10/15/1951 “A Hampton Avenue resident had written the Milwaukee (WI) County Journal complaining about the ” oil saturated, open air cesspool” conditions of Lincoln Creek on the City’s far north side, deserted even by turtles. The pollution there was real, and was not a novelty… First one agency, then another shrugged and turned away from the problem. That’s about what happened during October 1951, when a tank leak at the Schroeder Oil Co. at 4823 N. Teutonia, sent 70,000 gallons of No. 2 fuel oil spilling into the storm sewers to eventually reach Lincoln Creek… Dwellers along its banks, near Green Bay and West Lawn Avenues, saw a thick blanket of oil building up on the sluggish stream, and their disgust turned to fear as the lack of current kept the slick from moving away, while civic leaders passed the buck… After four days of suspense, the inevitable happened. During the morning of October 15, one unthinking resident began burning rubbish along the creek bank. Suddenly the oily surface erupted in flames, sending great rolling clouds of greasy smoke throughout the crowded neighborhood. A box alarm was called at 11:44am. was followed at 11:50 with a second radioed in by 6th Battalion Chief Herman Schwengel. When he arrived at noon, Chief Wischer skipped the third and fourth alarms, to call for a fifth, later special calling two more engines. Twenty firemen with more equipment came in from Whitefish Bay, and the Town of Milwaukee… Flames spread to trees and garages along the banks. But the greatest damage came from the smoke itself, which ruined the interiors of homes, over a wide area. Foam was used on the creek itself – two tons of it, the entire local supply. Seven hours after 170 firefighters had gotten the main fire out, crews were still spraying water and chemicals on the creek downstream trying to sweep the mess away, aided by opening of the Estabrook Park Damn… Despite the ensuing angry recriminations, however, little was done to cure the situation.
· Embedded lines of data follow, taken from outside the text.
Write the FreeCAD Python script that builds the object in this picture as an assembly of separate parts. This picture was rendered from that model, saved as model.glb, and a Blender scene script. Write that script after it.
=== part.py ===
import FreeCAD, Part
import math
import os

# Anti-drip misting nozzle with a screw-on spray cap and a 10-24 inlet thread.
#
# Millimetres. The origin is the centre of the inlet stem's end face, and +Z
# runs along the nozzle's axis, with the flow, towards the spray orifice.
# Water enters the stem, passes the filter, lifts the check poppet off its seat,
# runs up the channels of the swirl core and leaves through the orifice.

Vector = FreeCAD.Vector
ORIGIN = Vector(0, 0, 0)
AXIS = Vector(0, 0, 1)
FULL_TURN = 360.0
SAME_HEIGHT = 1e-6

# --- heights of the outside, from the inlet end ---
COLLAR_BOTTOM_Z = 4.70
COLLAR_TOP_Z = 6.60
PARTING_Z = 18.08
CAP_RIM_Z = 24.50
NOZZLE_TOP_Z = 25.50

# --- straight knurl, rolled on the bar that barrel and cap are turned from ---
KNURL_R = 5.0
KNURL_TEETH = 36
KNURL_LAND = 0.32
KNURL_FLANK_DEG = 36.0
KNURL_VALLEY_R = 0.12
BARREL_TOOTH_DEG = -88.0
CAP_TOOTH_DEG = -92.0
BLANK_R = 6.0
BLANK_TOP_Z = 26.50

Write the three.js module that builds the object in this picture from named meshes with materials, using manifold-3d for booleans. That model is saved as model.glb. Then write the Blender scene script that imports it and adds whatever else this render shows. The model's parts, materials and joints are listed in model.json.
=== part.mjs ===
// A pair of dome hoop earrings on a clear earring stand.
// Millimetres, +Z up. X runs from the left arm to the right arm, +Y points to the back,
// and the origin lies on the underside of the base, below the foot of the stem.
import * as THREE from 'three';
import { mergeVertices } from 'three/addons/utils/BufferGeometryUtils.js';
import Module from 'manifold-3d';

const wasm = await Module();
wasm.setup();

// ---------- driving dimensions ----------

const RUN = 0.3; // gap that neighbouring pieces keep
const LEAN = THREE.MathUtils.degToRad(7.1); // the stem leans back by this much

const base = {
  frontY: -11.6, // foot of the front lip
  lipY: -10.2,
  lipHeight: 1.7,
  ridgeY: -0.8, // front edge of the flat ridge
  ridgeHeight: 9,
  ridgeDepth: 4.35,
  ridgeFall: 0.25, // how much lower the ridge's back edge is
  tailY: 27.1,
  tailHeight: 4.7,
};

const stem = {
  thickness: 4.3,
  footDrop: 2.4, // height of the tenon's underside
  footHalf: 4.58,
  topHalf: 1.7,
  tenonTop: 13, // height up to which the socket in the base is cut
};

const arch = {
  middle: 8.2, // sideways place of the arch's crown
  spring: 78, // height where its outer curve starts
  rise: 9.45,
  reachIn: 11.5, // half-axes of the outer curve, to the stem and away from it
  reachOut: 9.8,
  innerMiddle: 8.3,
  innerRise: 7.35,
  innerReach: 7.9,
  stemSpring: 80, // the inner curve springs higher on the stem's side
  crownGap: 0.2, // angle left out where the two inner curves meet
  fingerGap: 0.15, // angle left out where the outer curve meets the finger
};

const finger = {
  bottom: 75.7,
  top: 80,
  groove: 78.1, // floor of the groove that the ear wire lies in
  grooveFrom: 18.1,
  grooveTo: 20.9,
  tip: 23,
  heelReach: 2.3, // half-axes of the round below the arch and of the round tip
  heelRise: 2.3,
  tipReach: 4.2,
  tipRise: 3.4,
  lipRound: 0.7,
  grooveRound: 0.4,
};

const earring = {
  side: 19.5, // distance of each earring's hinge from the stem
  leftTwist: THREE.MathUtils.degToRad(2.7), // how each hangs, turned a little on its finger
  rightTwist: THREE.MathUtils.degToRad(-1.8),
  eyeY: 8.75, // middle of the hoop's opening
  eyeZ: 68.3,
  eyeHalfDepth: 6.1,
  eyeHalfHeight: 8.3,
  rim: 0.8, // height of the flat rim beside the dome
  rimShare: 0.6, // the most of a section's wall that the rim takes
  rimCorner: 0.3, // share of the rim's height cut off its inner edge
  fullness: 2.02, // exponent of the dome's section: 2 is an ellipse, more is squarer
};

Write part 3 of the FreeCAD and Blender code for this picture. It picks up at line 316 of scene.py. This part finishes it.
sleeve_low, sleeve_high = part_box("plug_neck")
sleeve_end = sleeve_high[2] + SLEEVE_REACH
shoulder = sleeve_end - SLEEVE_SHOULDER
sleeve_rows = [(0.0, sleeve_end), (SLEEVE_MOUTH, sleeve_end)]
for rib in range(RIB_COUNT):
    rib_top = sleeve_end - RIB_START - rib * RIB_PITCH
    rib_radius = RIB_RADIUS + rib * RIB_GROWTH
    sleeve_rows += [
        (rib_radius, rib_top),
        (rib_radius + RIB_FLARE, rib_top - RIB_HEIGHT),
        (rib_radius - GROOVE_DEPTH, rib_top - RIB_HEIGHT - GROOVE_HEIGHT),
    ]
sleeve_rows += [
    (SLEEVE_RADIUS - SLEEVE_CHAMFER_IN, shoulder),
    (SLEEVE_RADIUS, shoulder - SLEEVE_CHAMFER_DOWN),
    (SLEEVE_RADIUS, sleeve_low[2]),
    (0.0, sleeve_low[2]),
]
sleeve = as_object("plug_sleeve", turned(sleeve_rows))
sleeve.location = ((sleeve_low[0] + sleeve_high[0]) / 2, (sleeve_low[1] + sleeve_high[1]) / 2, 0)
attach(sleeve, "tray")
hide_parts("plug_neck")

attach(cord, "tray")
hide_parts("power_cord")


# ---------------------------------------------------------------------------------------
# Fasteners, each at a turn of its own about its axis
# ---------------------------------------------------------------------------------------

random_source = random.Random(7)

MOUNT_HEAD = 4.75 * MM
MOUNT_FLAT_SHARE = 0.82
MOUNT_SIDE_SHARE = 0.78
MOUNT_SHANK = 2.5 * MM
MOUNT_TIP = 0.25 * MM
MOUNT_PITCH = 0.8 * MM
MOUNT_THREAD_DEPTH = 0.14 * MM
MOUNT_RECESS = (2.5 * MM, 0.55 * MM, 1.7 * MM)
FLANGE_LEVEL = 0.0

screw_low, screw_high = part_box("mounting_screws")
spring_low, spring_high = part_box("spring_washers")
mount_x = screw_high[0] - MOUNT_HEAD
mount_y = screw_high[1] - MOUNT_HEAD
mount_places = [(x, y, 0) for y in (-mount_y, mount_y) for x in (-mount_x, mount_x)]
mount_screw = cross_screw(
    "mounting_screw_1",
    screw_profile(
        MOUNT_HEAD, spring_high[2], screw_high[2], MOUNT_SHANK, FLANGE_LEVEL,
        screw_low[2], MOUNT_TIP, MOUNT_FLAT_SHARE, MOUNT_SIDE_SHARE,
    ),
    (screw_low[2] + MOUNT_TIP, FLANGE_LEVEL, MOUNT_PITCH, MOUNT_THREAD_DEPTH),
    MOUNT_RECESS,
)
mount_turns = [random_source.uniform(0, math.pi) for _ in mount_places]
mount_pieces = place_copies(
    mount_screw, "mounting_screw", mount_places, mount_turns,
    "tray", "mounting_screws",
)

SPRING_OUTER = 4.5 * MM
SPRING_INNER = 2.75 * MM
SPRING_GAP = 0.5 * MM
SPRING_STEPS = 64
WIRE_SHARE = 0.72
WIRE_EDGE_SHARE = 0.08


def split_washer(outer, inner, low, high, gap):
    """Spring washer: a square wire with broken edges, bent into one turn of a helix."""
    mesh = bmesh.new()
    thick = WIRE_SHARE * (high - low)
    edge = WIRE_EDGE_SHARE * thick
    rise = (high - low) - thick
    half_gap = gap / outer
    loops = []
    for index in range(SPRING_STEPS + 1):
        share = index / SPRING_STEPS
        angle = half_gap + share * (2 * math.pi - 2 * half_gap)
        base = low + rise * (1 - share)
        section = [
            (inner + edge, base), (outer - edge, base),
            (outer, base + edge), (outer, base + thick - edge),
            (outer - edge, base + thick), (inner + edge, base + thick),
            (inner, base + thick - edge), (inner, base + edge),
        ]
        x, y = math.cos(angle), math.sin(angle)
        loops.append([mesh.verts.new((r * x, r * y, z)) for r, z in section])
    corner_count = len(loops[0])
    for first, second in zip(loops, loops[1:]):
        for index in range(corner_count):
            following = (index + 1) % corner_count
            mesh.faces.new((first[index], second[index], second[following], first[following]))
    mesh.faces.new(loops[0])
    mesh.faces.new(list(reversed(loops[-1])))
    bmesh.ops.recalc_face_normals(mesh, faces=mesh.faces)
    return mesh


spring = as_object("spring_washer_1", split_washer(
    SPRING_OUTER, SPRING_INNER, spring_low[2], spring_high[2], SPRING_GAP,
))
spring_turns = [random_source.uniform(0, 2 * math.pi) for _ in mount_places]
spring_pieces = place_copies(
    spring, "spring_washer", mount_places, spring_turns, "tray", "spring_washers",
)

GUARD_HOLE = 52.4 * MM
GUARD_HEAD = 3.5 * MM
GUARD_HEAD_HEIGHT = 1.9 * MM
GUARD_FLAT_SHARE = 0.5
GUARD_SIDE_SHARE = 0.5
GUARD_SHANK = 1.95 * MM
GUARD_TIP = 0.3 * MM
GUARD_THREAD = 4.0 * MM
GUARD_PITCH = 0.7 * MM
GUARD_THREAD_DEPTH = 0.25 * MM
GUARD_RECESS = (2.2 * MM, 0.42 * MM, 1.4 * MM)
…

In February 1954, two engine companies spent five hours dissipating another 500-foot oil slick in the same spot. It happened again in October, the oil traced to storm sewer outlets at 35th & Congress. In 1971, the problem still remained.”
10/15/1910 Grenfell, SK a prairie (forest) fire: “The loss to farmers will be heavy, especially in the matter of feed, as many stacks of hay were destroyed.”
10/15/1907 Fontanet, IN the Du Pont Powder Company explosion left thirty dead, one-hundred injured, and eight-hundred homeless. The first explosion occurred in the glazing mill followed by two other mills. “At 10:45, ninety minutes after the first explosion, the heat from the burning mills exploded the great powder magazine situated in a hollow several hundred yards from the mills. It contained many thousand kegs of powder and the concussion was even greater than those from the explosions of the mills.”
10/15/1872 Kingston, ON the propeller ship China burned and sank with “300 tons of pig-iron and a quantity of merchandise.”
10/15/1851 “between four and five o’clock on Sunday morning, a fire broke out in the storeroom adjoining the Phoenix Hotel, on River Street, Troy, NY but was subdued quickly upon the arrival of the firefighters. Before the conflagration was discovered, a dense volume of smoke had penetrated the upper rooms, nearly suffocating some forty German lodgers, who were asleep at the time.”
10/15/1909 Key West, FL Hurricane, a hurricane struck the southern coast of Florida; Martial law declared, and the Key West guards took charge of the city, U.S. Government dispatched troops.
10/15/1954 Hurricane Hazel hit the Carolinas to Ontario.